God is everywhere. He needs no bribes, he wants to keep your sanity intact. He wants to show you the way through your maze of worlds. He wants you to find heaven. If you honestly search for him, he will respond. He will reveal himself to you. God was a just God. In the Old Testament his people continually fucked up and God had to let them sow their seeds. But Jesus is a merciful God. We can fuck up over and over and over again and he will still give us mercy.
We do suck. Everyday I try not to suck. I donate money to AIDS and to Darfur, I volunteer at shelters and spend time with children of prisoners. But I am not perfect, nor do I try to be, it’s useless. I rest peacefully in the fact that I don’t have to be perfect and Jesus will show me mercy.

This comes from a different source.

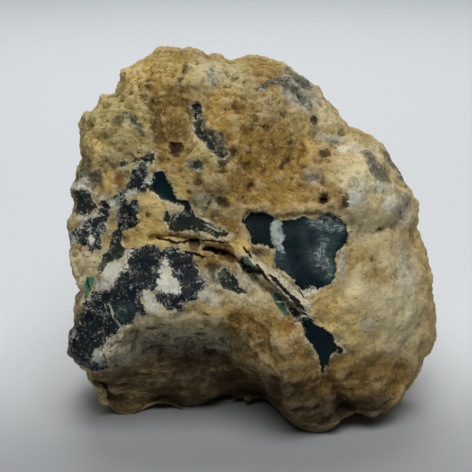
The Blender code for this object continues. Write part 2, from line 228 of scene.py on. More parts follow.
# wrap is how far (mm) a patch carries on round the rim of the rock, onto the other side.
Patch = namedtuple("Patch", "mineral name wrap outline")
FACE_PATCHES = (
    Patch("blue", "window", 0, (
        (272, 215), (276, 219), (284, 219), (290, 219), (295, 218), (300, 216), (306, 216), (312, 218),
        (318, 217), (322, 214), (328, 213), (334, 214), (340, 218), (345, 225), (349, 232), (346, 241),
        (341, 248), (337, 254), (335, 262), (336, 272), (336, 279), (331, 283), (325, 286), (318, 289),
        (312, 290), (306, 288), (301, 290), (296, 284), (290, 277), (284, 271), (278, 268), (275, 262),
        (276, 256), (275, 249), (270, 245), (266, 232), (268, 218))),
    Patch("blue", "window left lobe", 0, (
        (243, 221), (245, 217), (250, 213), (256, 211), (264, 211), (270, 214), (274, 219), (273, 232),
        (275, 249), (268, 246), (262, 244), (256, 244), (251, 242), (250, 236), (247, 229))),
    Patch("blue", "stripe", 0, (
        (302, 315), (307, 316), (312, 315), (313, 320), (318, 325), (324, 329), (330, 333), (334, 338),
        (333, 341), (338, 346), (344, 353), (336, 352), (331, 355), (330, 360), (329, 367), (325, 363),
        (323, 373), (321, 362), (318, 357), (316, 351), (311, 343), (307, 339), (304, 336), (308, 331),
        (303, 325), (300, 319))),
    Patch("indigo", "stripe head", 0, (
        (290, 310), (295, 309), (299, 314), (301, 320), (297, 321), (293, 316))),
    Patch("blue", "middle seam", 0, (
        (150, 166), (154, 171), (163, 171), (165, 176), (168, 181), (171, 187), (172, 193), (176, 197),
        (181, 200), (188, 203), (193, 207), (199, 213), (190, 212), (184, 206), (177, 204), (170, 202),
        (164, 199), (157, 195), (152, 192), (149, 188), (150, 182), (152, 176))),
    Patch("olive", "seam leaf", 0, (
        (184, 207), (192, 209), (198, 214), (203, 219), (210, 222), (214, 226), (222, 230), (230, 236),
        (222, 238), (212, 235), (204, 232), (196, 232), (186, 231), (176, 232), (168, 231), (166, 224),
        (163, 217), (165, 209), (170, 213), (177, 214), (183, 211))),
    Patch("indigo", "upper blot", 0, (
        (126, 187), (128, 180), (131, 176), (131, 171), (134, 165), (139, 162), (144, 163), (147, 168),
        (150, 174), (149, 180), (152, 185), (149, 189), (141, 188), (136, 191), (130, 189))),
    Patch("olive", "upper arc", 0, (
        (118, 166), (121, 161), (127, 162), (134, 158), (142, 156), (149, 151), (157, 151), (153, 157),
        (150, 165), (146, 164), (141, 160), (135, 162), (127, 165))),
    Patch("indigo", "diagonal arm", 0, (
        (79, 229), (84, 220), (92, 217), (98, 211), (102, 203), (106, 200), (114, 200), (118, 195),
        (123, 189), (121, 197), (116, 203), (109, 209), (105, 215), (104, 222), (100, 230), (96, 234))),
    Patch("indigo", "left middle blot", 0, (
        (121, 199), (124, 197), (128, 203), (134, 200), (138, 204), (136, 210), (133, 214), (137, 221),
        (132, 226), (126, 229), (119, 230), (116, 222), (115, 214), (118, 206))),
    Patch("olive", "left block", 6, (
        (60, 189), (84, 189), (90, 193), (91, 203), (95, 207), (91, 212), (82, 215), (74, 213), (60, 212))),
    Patch("indigo", "left blot", 5, (
        (60, 234), (74, 232), (78, 228), (82, 226), (90, 224), (98, 226), (104, 222), (103, 232),
        (100, 238), (98, 248), (92, 249), (86, 246), (80, 247), (75, 240), (60, 240))),
    Patch("olive", "left strip", 0, (
        (110, 234), (115, 231), (119, 227), (121, 236), (120, 243), (124, 249), (123, 256), (116, 261),
        (108, 260), (104, 265), (101, 274), (97, 273), (98, 265), (101, 257), (105, 252), (109, 246))),
    Patch("indigo", "apron", 0, (
        (124, 257), (125, 252), (131, 250), (138, 249), (142, 245), (148, 248), (154, 246), (160, 250),
        (170, 250), (180, 251), (188, 253), (192, 260), (195, 266), (197, 274), (201, 279), (206, 284),
        (208, 290), (202, 292), (197, 297), (192, 301), (187, 301), (184, 308), (176, 311), (168, 309),
        (161, 304), (154, 297), (150, 291), (143, 291), (141, 297), (144, 306), (144, 313), (136, 315),
        (132, 319), (128, 323), (120, 330), (110, 334), (96, 330), (88, 312), (90, 296), (94, 290),
        (101, 289), (108, 288), (112, 282), (117, 276), (121, 267))),
    Patch("indigo", "left tip", 14, (
        (92, 290), (110, 290), (118, 310), (124, 328), (112, 335), (103, 341), (101, 350), (104, 359),
        (109, 367), (100, 370), (86, 369), (75, 364), (50, 362), (50, 338), (70, 338), (80, 318),
        (84, 302))),
    Patch("blue", "teal lens", 0, (
        (111, 303), (118, 301), (126, 300), (134, 302), (137, 310), (132, 318), (127, 323), (120, 320),
        (114, 314))),
    Patch("olive", "lower shade", 0, (
        (217, 272), (224, 268), (228, 272), (232, 277), (238, 282), (240, 288), (248, 291), (246, 294),
        (236, 293), (229, 291), (222, 287), (218, 280))),
    Patch("green", "left sliver", 4, (
        (85, 275), (93, 274), (95, 282), (92, 289), (88, 297), (83, 302), (80, 298), (82, 290), (82, 282))),
    Patch("olive", "crystal", 0, (
        (239, 262), (243, 256), (249, 255), (255, 259), (259, 265), (263, 272), (257, 274), (251, 271),
        (247, 274), (242, 267))),
    Patch("olive", "arm branch", 0, (
        (100, 207), (104, 201), (111, 198), (118, 194), (124, 189), (128, 192), (121, 198), (114, 202),
        (107, 207))),
    Patch("green", "lower crystal", 0, (
        (270, 294), (275, 288), (279, 293), (282, 298), (289, 304), (288, 312), (284, 315), (279, 309),
        (274, 303))),
    # A painted reflection of the light on the window's glossy chalcedony, drawn like a patch.
    Patch("bar", "window bar", 0, (
        (270, 222), (275, 218), (281, 221), (283, 230), (284, 240), (281, 244), (284, 249), (286, 255),
        (281, 253), (276, 246), (271, 243), (270, 236))),
    Patch("white", "crescent", 0, (
        (145, 162), (150, 168), (152, 175), (149, 181), (142, 184), (145, 178), (148, 174), (147, 168))),
    Patch("white", "seam spot", 0, (
        (166, 207), (172, 205), (180, 206), (184, 210), (180, 214), (174, 213), (169, 211))),
    Patch("white", "arm flecks", 0, ((123, 196), (128, 189), (134, 190), (132, 195), (127, 197))),
    Patch("white", "arm chip", 0, ((106, 201), (112, 200), (117, 203), (113, 207), (108, 206))),
    Patch("white", "blot curl", 0, (
        (71, 217), (80, 218), (89, 215), (97, 211), (99, 213), (92, 217), (83, 220), (77, 221))),
    Patch("white", "blot fork", 0, ((87, 236), (92, 234), (94, 239), (91, 243), (86, 243))),
    Patch("white", "apron fringe", 0, (
        (121, 263), (124, 255), (129, 251), (134, 252), (128, 258), (127, 265), (122, 271))),
    Patch("white", "apron island", 0, (
        (158, 270), (161, 263), (160, 257), (165, 257), (167, 264), (170, 271), (172, 279), (178, 286),
        (180, 291), (176, 296), (170, 293), (164, 293), (156, 290), (153, 286), (158, 282), (160, 276))),
    Patch("white", "apron notch", 0, (
        (141, 292), (147, 290), (152, 293), (155, 300), (160, 306), (152, 312), (145, 311), (142, 301))),
    Patch("white", "left island", 0, (
        (102, 272), (107, 266), (114, 262), (121, 260), (122, 267), (117, 276), (112, 282), (108, 288),
        (102, 289), (96, 289), (95, 281), (101, 278))),
    Patch("white", "bright spot", 0, (
        (195, 294), (203, 289), (211, 290), (219, 297), (218, 304), (209, 304), (202, 300))),
    Patch("white", "tip spot", 0, ((92, 355), (95, 349), (100, 351), (104, 360), (98, 364), (92, 360))),
    Patch("white", "left edge pale", 4, (
        (60, 183), (76, 182), (82, 177), (90, 182), (94, 185), (87, 189), (60, 188))),
    Patch("white", "block chip", 0, ((350, 194), (357, 191), (360, 198), (358, 206), (352, 204))),
    Patch("white", "block edge chip", 0, ((385, 196), (392, 196), (395, 207), (389, 212), (385, 205))),
    Patch("white", "block mid chip", 0, (
        (374, 182), (382, 184), (390, 186), (388, 191), (379, 190), (373, 187))),
    Patch("white", "block top chip", 0, (
        (338, 147), (350, 144), (364, 147), (362, 152), (350, 149), (340, 151))),
    Patch("white", "window foot chip", 0, ((304, 291), (312, 289), (320, 290), (314, 294), (306, 295))),
    Patch("slate", "left edge block", 4, (
        (60, 170), (78, 166), (84, 163), (88, 169), (100, 171), (101, 179), (96, 183), (89, 182), (84, 177),
        (76, 181), (60, 184))),
    Patch("slate", "right slate", 0, (
        (364, 148), (371, 150), (376, 158), (382, 166), (387, 174), (391, 184), (383, 183), (375, 177),
        (369, 168), (365, 158))),
    Patch("slate", "block rim dot", 3, (
        (383, 148), (388, 150), (394, 158), (397, 166), (391, 164), (386, 156))),
    Patch("slate", "block rim speck", 3, ((398, 170), (404, 173), (406, 181), (400, 179))),
    Patch("slate", "upper smudge", 0, (
        (112, 123), (112, 114), (119, 111), (127, 111), (133, 114), (139, 122), (143, 130), (147, 137),
        (139, 138), (134, 128), (129, 118), (122, 119), (117, 119), (115, 124))),
    Patch("olive", "strip head", 0, (
        (190, 104), (199, 103), (201, 110), (197, 113), (199, 117), (202, 121), (200, 127), (204, 134),
        (210, 138), (206, 142), (198, 137), (192, 128), (194, 119), (192, 111))),
    Patch("slate", "strip", 0, (
        (196, 110), (201, 111), (202, 117), (206, 124), (213, 128), (221, 132), (226, 140), (229, 147),
        (227, 154), (217, 153), (210, 145), (204, 136), (200, 128), (201, 121))),
    Patch("olive", "strip foot", 0, (
        (206, 139), (213, 144), (218, 150), (227, 153), (222, 158), (214, 153), (207, 146))),
    Patch("slate", "middle smudge", 0, (
        (188, 160), (198, 157), (204, 163), (203, 170), (194, 170), (188, 166))),
    Patch("olive", "middle smudge heart", 0, ((192, 163), (197, 160), (201, 164), (200, 168), (195, 168))),
    Patch("slate", "crown streak", 3, (
        (256, 88), (266, 81), (274, 77), (284, 76), (291, 81), (297, 86), (297, 92), (289, 90), (281, 83),
        (270, 85), (262, 90))),
    Patch("slate", "crown edge", 3, (
        (286, 68), (298, 72), (308, 78), (315, 88), (306, 89), (298, 83), (289, 77))),
    Patch("slate", "crown dot", 1, ((296, 94), (304, 95), (313, 103), (312, 109), (304, 105), (297, 101))),
    Patch("slate", "tip margin", 4, (
        (60, 318), (72, 318), (80, 310), (84, 304), (84, 312), (79, 324), (74, 337), (60, 336))),
    Patch("gap", "dark hole", 0, (
        (200, 248), (205, 246), (212, 246), (218, 249), (227, 251), (227, 255), (218, 254), (208, 251))),
)  # fmt: skip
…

I think the answers to your questions are in the Bible. Maybe you think it is just a book written by people. But if you study the history of this book you will learn why it is different than all other books. Written by multiple authors in multiple languages over hundreds of years, it manages to tell one cohesive story (I’m trying to imagine if Jane Austen wrote a chapter of a book, Voltaire wrote another, and Dan Brown wrote another—would their story be cohesive?) And the Bible checks itself out. The same themes run through the whole, prophesies written in one language by one man are recorded by another man hundreds of years later as fulfilled. And unlike any other religious text, the Bible is not a book of rules to get to heaven. It’s a story about Jesus. We can infer good ways to live our lives from it, but Christianity is the only religion in which you don’t have to subscribe to a cookie-cutter follower. It’s the only religion that allows anyone into heaven. And it’s the only religion that allows you into heaven even if you don’t follow the rules.
Take Care, and good luck in your journey.
To Mobie: Your commentary was well said. It was very enlightening for any who would listen. You chose an excellent analogy in Job to put your point across and basically just "make it plain". I truly love and identify with the book of Job. Again, well (excellent) said.